Изречения и афоризмы Ф. Ницше (Ницше) - страница 21


Много говорить о себе – может также служить средством для того, чтобы скрывать себя.


В хвале больше назойливости, чем в порицании.


Сострадание в человеке познания почти так же смешно, как нежные руки у циклопа.


Чужое тщеславие приходится нам не по вкусу только тогда, когда оно задевает наше тщеславие.


Каждый человек именно настолько тщеславен, насколько ему хватает ума.


В объяснении прошлого вы должны исходить из того, что составляет высшую силу современности.


Подобно тому, как кости, мускулы, внутренности и кровеносные сосуды окружены кожей, которая делает выносимым вид человека, так и побуждения и страсти души прикрыты тщеславием: оно есть кожа души.


Зверь в нас должен быть обманут; мораль есть вынужденная ложь, без которой он растерзал бы нас.
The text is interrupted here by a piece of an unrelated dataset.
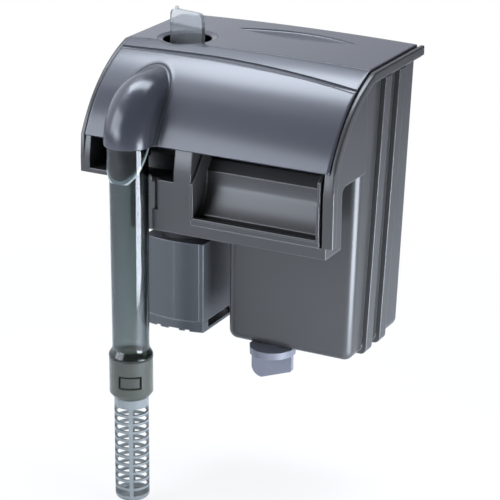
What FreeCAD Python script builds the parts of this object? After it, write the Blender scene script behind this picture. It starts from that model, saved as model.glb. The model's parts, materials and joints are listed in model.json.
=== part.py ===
import FreeCAD, Part
import math
import os
import re
import Sketcher

# A hang-on power filter for an aquarium, in millimetres.
# +Z is up and -Y points into the tank. The origin is the middle of the ceiling of the slot
# that sits on the tank's rim, so the rim's top lies at Z = 0.

SIZES = [
    # name, value, what it is
    ("body_width", 170.0, "width of the lid, along the tank"),
    ("side_lap", 1.0, "how far the lid stands past each side wall"),
    ("case_depth", 82.0, "front face to back wall, at the top"),
    ("side_draft", 4.8, "how much each side wall leans in towards the bottom"),
    ("back_draft", 4.8, "how much the back wall leans in towards the bottom"),
    ("wall", 2.5, "wall of the case"),
    ("rim_gap", 28.0, "width of the slot for the tank's rim"),
    ("front_reach", 50.0, "front face of the box to the front of the overhang"),
    ("box_drop", 127.0, "slot ceiling down to the bottom of the filter box"),
    ("chamber_drop", 60.5, "slot ceiling down to the underside of the pump chamber"),
    ("skirt_drop", 39.5, "slot ceiling down to the lower edge of the skirt"),
    ("top_height", 65.6, "slot ceiling up to the flat top of the lid"),
    ("lip_height", 14.9, "slot ceiling up to the lower lip of the hood"),
    ("hood_bow", 8.1, "how far the hood's arc bows out of its chord"),
    ("crest_setback", 6.7, "front face of the box back to the edge of the flat top"),
    ("box_left", 9.7, "left wall of the filter box, left of the middle"),
    ("box_corner", 6.0, "radius of the upright corners"),
    ("foot_corner", 6.5, "radius of the lower corners seen from the front"),
    ("slot_corner", 5.0, "radius inside the slot, in front of the rim"),
    ("bead_width", 6.2, "height of the rim along the top edge of the case"),
    ("flange_reach", 3.6, "how far the rim stands out past the lid's side edge"),
    ("flange_clear", 0.8, "gap between the lid's side edge and the rim beside it"),
    ("flange_drop", 1.2, "how much lower the rim lies than the lid's face"),
    ("flange_round", 1.0, "radius of the rim's outer edges"),
    ("pilaster_reach", 3.0, "how far the cartridge channels stand out of the right wall"),
    ("pilaster_foot", 4.0, "radius of a channel's lower corner"),
    ("channel_depth", 2.0, "depth of a cartridge channel in the right wall"),
    ("pilaster_width", 9.0, "width of a cartridge channel, outside"),
    ("pilaster_front", 18.5, "box face to the front channel, at the bottom"),
    ("pilaster_pitch", 21.5, "front channel to rear channel"),
    ("flute_width", 1.2, "width of the groove in front of a cartridge channel"),
    ("flute_depth", 0.9, "depth of that groove"),
    ("pilaster_lean", 9.0, "how far the channels lean back over the height of the case"),
    ("chute_left", 8.8, "left side of the chute, left of the middle"),
    ("chute_gap", 2.0, "dark gap between the chute and the right cheek"),
    ("chute_wall", 1.8, "wall of the chute"),
    ("sill_drop", 27.6, "slot ceiling down to the top of the chute's front rim"),
    ("sill_band", 4.8, "height of the chute's front rim"),
    ("frame_proud", 1.0, "how far the chute's frame stands out of the front"),
    ("frame_band", 0.6, "how far the chute's frame laps over the panel beside it"),
    ("frame_lip", 1.6, "height of the frame's lower strip"),
    ("ramp_toe", 8.5, "front face back to the toe of the ramp"),
    ("ramp_hollow", 40.0, "radius of the ramp's hollow"),
    ("toe_thick", 0.9, "thickness of the ramp's toe"),
    ("frame_top_drop", 5.5, "slot ceiling down to the top of the frame's left strip"),
    ("weir_height", 13.0, "slot ceiling up to the weir"),
    ("post_width", 12.0, "width of the post between chute and intake"),
    ("bay_drop", 6.5, "slot ceiling down to the floor of the intake bay"),
    ("bay_floor", 3.0, "thickness of the intake bay's floor"),
    ("notch_width", 4.0, "width of the notch beside the intake"),
    ("notch_drop", 26.5, "slot ceiling down to the bottom of the notch"),
    ("intake_left", 50.5, "axis of intake, valve and pump, left of the middle"),
    ("tube_ahead", 4.0, "axis of the intake tube in front of the overhang"),
    ("pump_setback", 21.5, "front face of the box back to the pump's axis"),
    ("tube_radius", 12.4, "outer radius of the intake tube"),
    ("tube_wall", 1.5, "wall of the intake tube"),
    ("tube_taper", 0.5, "how much the tube's radius shrinks down to its bell"),
    ("tube_engaged", 27.0, "straight top of the tube, held in the elbow"),
    ("run_fit", 0.1, "radial clearance of parts that slide or turn in each other"),
    ("loose_gap", 0.4, "clearance of parts that only pass each other"),
    ("elbow_wall", 1.45, "wall of the clear elbow"),
    ("elbow_bend", 22.0, "bend radius of the elbow's middle line"),
    ("run_height", 39.5, "slot ceiling up to the middle line of the elbow's level run"),
    ("tongue_length", 16.5, "how far the elbow's tongue reaches below its socket"),
    ("socket_length", 8.5, "closed part of the elbow's socket"),
    ("tower_radius", 14.5, "outer radius of the elbow's rear tower"),
    ("tower_wall", 1.5, "wall of the elbow's rear tower"),
    ("tower_top", 56.5, "slot ceiling up to the top of the rear tower"),
    ("shroud_wall", 1.45, "wall of the hood's bulge over the elbow"),
    ("lid_wall", 2.2, "wall of the lid"),
    ("lid_seat", 0.3, "gap between the lid and the case under it"),
    ("lid_back_gap", 2.6, "back edge of the lid in front of the back wall's outside"),
    ("lid_rib", 3.5, "depth of the locating ribs under the lid"),
    ("knob_hole_radius", 17.6, "hole in the lid round the flow knob"),
    ("knob_dish_radius", 19.3, "outer radius of the dished edge round that hole"),
    ("grip_length", 85.0, "length of the lens-shaped grip recess in the lid"),
    ("grip_width", 18.0, "width of the grip recess"),
    ("grip_depth", 2.6, "depth of the grip recess"),
    ("grip_middle", 10.5, "middle of the grip recess, right of the middle"),
    ("grip_setback", 57.0, "box face back to the middle of the grip recess"),
    ("knob_radius", 14.7, "radius of the flow knob's disc"),
    ("knob_disc", 2.4, "thickness of the flow knob's disc"),
    ("tab_width", 27.0, "width of the knob's finger tab"),
    ("tab_thick", 3.2, "thickness of the finger tab"),
    ("tab_top", 83.5, "slot ceiling up to the top of the finger tab"),
    ("tab_corner", 4.0, "radius of the tab's upper corners"),
    ("tab_turn", 12.8, "how far the tab stands turned at rest, in degrees"),
    ("sleeve_wall", 1.6, "wall of the valve sleeve"),
    ("bell_radius", 14.4, "radius of the bell at the tube's lower end"),
    ("bell_height", 5.6, "height of the bell"),
    ("tube_end_drop", 126.5, "slot ceiling down to the tube's lower end"),
    ("collar_radius", 14.2, "radius of the strainer's collar"),
    ("collar_length", 27.5, "length of the strainer's collar"),
    ("collar_bevel", 3.0, "height of the bevel under the collar"),
    ("window_height", 9.0, "height of the clip window in the collar"),
    ("window_drop", 10.0, "top of the collar down to the clip window"),
    ("strainer_radius", 11.2, "radius of the strainer"),
    ("strainer_wall", 1.5, "wall of the strainer"),
    ("strainer_drop", 227.0, "slot ceiling down to the strainer's lowest point"),
    ("slot_rows", 11, "rows of slots in the strainer"),
    ("slot_pitch", 5.8, "distance from one row of slots to the next"),
    ("slot_height", 4.1, "height of a slot"),
    ("rib_width", 2.7, "width of the four upright ribs between the slots"),
    ("rib_turn", 27.0, "how far the first rib is turned from the front, in degrees"),
    ("motor_width", 44.0, "width of the motor"),
    ("motor_ahead", 19.0, "pump axis forward to the motor's front corners"),
    ("motor_behind", 33.0, "pump axis back to the motor's back"),
    ("motor_bow", 2.8, "how far the motor's front bows out"),
    ("motor_top_drop", 66.0, "slot ceiling down to the top of the motor"),
    ("motor_joint_drop", 120.6, "slot ceiling down to the joint of the bottom cover"),
    ("motor_bottom_drop", 128.0, "slot ceiling down to the motor's underside"),
    ("motor_wall", 2.2, "wall of the motor housing"),
    ("seam_width", 0.6, "width of the seams on the motor's front"),
    ("seam_depth", 0.5, "depth of those seams"),
    ("spigot_radius", 14.0, "radius of the motor's spigot in the chamber's floor"),
    ("well_radius", 9.5, "inner radius of the rotor's well"),
    ("well_wall", 1.4, "wall of the rotor's well"),
    ("well_depth", 44.0, "top of the motor down to the bottom of the rotor's well"),
    ("seal_height", 5.2, "height of the seal between motor and case"),
    ("seal_wall", 3.2, "width of the seal between motor and case"),
    ("magnet_radius", 8.9, "radius of the rotor magnet"),
    ("magnet_length", 38.0, "length of the rotor magnet"),
    ("shaft_radius", 1.5, "radius of the ceramic shaft"),
    ("bush_radius", 5.0, "radius of the lower bush"),
    ("bush_height", 3.4, "height of the lower bush"),
    ("vane_radius", 12.4, "radius of the impeller's vanes"),
    ("vane_height", 9.0, "height of the impeller's vanes"),
    ("vane_thick", 1.4, "thickness of a vane"),
    ("vane_count", 6, "number of vanes"),
    ("hub_radius", 4.2, "radius of the impeller's hub"),
    ("cover_radius", 17.6, "outer radius of the impeller cover"),
    ("cover_wall", 1.8, "wall of the impeller cover"),
    ("cover_height", 17.0, "height of the impeller cover over the chamber's floor"),
    ("inlet_radius", 8.0, "radius of the pump's inlet"),
    ("core_stack", 16.0, "height of the laminated core"),
    ("core_limb", 5.6, "width of a limb of the core"),
    ("coil_height", 26.0, "height of the coil"),
    ("gland_radius", 5.4, "outer radius of the cord inlet"),
    ("gland_bore", 3.1, "bore radius of the cord inlet"),
    ("gland_reach", 7.0, "how far the cord inlet stands out of the motor"),
    ("screw_head", 2.9, "head radius of the motor's screws"),
    ("screw_shank", 1.5, "shank radius of the motor's screws"),
    ("screw_length", 13.0, "length of the motor's screws under the head"),
    ("cartridge_thick", 6.4, "thickness of a filter cartridge"),
    ("cartridge_frame", 7.0, "width of a cartridge's frame"),
    ("cartridge_top", 28.0, "slot ceiling up to the top of the cartridges"),
    ("pad_thick", 5.0, "thickness of a filter pad"),
    ("rail_depth", 3.0, "depth of the guide rails on the left wall"),
    ("rail_thick", 1.8, "thickness of the guide rails"),
    ("carbon_thick", 9.0, "thickness of the carbon bag between the cartridges"),
    ("cam_right", 21.5, "axis of the level adjuster, right of the middle"),
    ("cam_setback", 7.5, "box face back to the axis of the level adjuster"),
    ("cam_radius", 15.4, "outer radius of the level adjuster's faceted cam"),
    ("cam_thick", 4.6, "thickness of the cam"),
    ("cam_offset", 2.0, "how far the cam's middle lies off its axis"),
    ("cam_stud", 3.2, "radius of the cam's stud in the case's floor"),
    ("cam_stud_length", 7.5, "length of the cam's stud"),
    ("wing_width", 29.0, "width of the level adjuster's wing"),
    ("wing_height", 19.0, "height of the wing under the cam"),
    ("wing_thick", 3.4, "thickness of the wing"),
    ("wing_corner", 7.5, "radius of the wing's rounded corner"),
    ("wing_slope", 7.2, "how much the wing's lower edge rises to the right"),
]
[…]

Без заблуждений, которые лежат в основе моральных допущений, человек остался бы зверем.


Всякий, кто объявляет, что кто-либо другой есть глупец или дурной человек, сердится, если последнему удается показать, что он на самом деле не таков.
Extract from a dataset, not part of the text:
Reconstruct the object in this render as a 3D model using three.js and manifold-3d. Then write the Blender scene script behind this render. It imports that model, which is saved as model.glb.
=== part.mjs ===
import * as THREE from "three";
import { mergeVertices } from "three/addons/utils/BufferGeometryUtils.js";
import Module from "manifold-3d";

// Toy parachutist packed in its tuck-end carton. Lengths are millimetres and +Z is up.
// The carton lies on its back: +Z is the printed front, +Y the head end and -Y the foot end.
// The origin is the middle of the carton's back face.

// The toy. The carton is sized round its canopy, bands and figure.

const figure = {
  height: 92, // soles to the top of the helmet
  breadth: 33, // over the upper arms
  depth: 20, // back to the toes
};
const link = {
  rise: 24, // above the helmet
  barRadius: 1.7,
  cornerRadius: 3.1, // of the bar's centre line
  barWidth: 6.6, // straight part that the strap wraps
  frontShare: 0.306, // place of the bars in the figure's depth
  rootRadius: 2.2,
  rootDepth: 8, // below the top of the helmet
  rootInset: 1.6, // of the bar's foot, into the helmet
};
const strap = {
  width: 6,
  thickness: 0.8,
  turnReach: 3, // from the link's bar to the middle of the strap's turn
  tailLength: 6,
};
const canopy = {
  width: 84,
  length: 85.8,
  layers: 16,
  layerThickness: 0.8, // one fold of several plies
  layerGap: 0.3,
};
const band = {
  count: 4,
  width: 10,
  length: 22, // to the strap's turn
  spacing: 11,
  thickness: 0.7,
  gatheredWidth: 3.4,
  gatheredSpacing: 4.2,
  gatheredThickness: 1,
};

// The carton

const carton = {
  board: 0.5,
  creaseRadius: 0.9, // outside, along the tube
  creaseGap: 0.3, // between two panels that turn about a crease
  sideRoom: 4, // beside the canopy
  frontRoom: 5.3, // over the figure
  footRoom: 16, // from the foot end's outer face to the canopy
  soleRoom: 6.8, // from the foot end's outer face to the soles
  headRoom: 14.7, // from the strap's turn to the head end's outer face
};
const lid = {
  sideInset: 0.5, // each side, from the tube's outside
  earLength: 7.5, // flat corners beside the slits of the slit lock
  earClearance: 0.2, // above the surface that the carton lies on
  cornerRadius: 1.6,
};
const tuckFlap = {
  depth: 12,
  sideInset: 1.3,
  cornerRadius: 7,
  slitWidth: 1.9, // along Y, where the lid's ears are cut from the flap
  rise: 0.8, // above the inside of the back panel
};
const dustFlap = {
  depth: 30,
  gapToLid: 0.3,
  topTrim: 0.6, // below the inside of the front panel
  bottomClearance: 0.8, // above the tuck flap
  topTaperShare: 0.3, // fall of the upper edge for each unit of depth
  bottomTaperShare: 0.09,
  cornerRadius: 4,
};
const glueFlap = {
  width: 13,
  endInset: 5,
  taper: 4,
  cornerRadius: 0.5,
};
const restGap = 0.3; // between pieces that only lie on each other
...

Большинство людей слишком заняты самими собой, чтобы быть злобными.


Мы хвалим или порицаем, смотря по тому, дает ли нам то или другое большую возможность обнаружить блеск нашего ума.
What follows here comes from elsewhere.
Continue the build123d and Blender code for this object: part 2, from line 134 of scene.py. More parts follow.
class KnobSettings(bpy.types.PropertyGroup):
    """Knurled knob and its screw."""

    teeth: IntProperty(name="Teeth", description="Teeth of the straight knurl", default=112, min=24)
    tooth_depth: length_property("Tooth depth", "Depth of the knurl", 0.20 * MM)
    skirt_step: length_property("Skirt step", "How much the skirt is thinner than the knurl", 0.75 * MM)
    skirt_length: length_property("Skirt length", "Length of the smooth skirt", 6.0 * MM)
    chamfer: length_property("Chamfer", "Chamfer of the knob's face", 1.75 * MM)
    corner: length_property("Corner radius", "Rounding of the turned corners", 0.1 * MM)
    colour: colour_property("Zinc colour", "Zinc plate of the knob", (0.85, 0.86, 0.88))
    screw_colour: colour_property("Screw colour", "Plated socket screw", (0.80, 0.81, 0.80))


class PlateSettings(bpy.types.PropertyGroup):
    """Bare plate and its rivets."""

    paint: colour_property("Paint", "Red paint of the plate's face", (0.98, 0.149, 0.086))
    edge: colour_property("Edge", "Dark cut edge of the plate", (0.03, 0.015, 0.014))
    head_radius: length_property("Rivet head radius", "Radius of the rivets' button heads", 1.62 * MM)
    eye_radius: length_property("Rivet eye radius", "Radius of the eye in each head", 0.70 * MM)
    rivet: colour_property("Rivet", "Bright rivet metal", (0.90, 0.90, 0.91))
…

Кто унижает себя самого, тот хочет быть возвышенным.


Быть дурным – значит быть «ненравственным» (безнравственным), чинить безнравье, восставать против обычая, все равно, разумен ли он или глуп; но нанесение вреда ближнему ощущалось всеми нравственными законами преимущественно как нечто вредное, так что теперь при слове «злой» мы главным образом думаем об умышленном нанесении вреда ближнему.


Значительный род удовольствия и тем самым источник нравственности возникает из привычки.


Совершенная безответственность человека за его действия и за его существо есть горчайшая капля, которую должен проглотить познающий, если он привык считать ответственность и долг охранной грамотой своей человечности.


Долгие и великие страдания воспитывают в человеке тирана.


Тем, как и что почитаешь, образуешь всегда вокруг себя дистанцию.


Я мог бы погибнуть от каждого отдельного аффекта, присущего мне. Я всегда сталкивал их друг с другом.


Я чувствую в себе склонность быть обворованным, обобранным. Но стоило только мне замечать, что все шло к тому, чтобы обманывать меня, как я впадал в эгоизм.


Испытывал ли я когда-нибудь угрызение совести? Память моя хранит на этот счет молчание.


Я ненавижу обывательщину гораздо больше, чем грех.


Люблю ли я музыку? Я не знаю: слишком часто я ее и ненавижу. Но музыка любит меня, и стоит лишь кому-то покинуть меня, как она мигом рвется ко мне и хочет быть любимой.